At school, Slat developed his idea further as part of a science project. An array of floating barriers, anchored to the sea bed, would first catch and concentrate the floating debris. The plastic would move along the barriers towards a platform, where it could then be efficiently extracted. The ocean current would pass underneath the barriers, taking all buoyant sea life with it. There would be no emissions, and no nets for marine life to get entangled in. The collected ocean plastic would be recycled and made into products - or oil.
The high school science project was awarded Best Technical Design at Delft University of Technology. For most teenagers, it would probably have ended there, but Slat was different. He set up a foundation, The Ocean Cleanup , and explained his concept in a TedX Talk: How the Oceans can Clean Themselves . Then, six months into his course, he made the decision to pause both university and social life to try make it a reality.
On 26 March 2013, months after it had gone online, Slat's TedX talk went viral. "It was unbelievable," he says. "Suddenly we got hundreds of thousands of people clicking on our site every day. I received about 1,500 emails per day in my personal mailbox from people volunteering to help." He set up a crowd-funding platform that made $80,000 in 15 days. Read the entire BBC News Magazine article .
According to Bloomberg Business Week , in June of 2014, Slat, together with a team of about 70 scientists and engineers, released a 530-page feasibility study (pdf) that explains the technology and explores questions of legality, costs, environmental impact, and potential pitfalls. The Ocean Cleanup also kicked off a campaign to raise $2 million to construct and test large-scale pilots.
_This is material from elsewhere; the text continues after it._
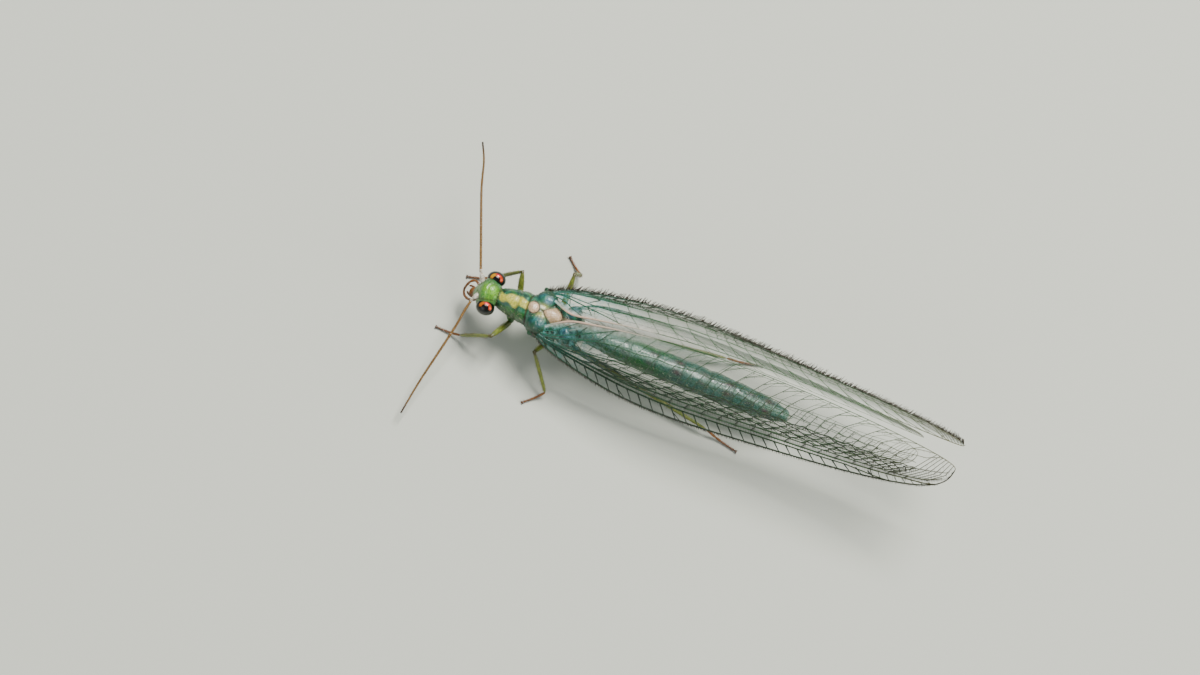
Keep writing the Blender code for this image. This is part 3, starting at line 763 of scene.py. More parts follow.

On September 15, 2014, Slats team announced that the funding goal had been achieved in 100 days, with support from more than 38,000 donors in 160 countries. They expect the first pilot to be deployed within a year, and they plan to have a fully operational offshore cleanup array in three years.
That is a great nomination. Thanks for you permission to post it as an article on my website .
No problem JC. Your website is very impressive and I'm pleased you're using it to further promote Boyan Slats' story.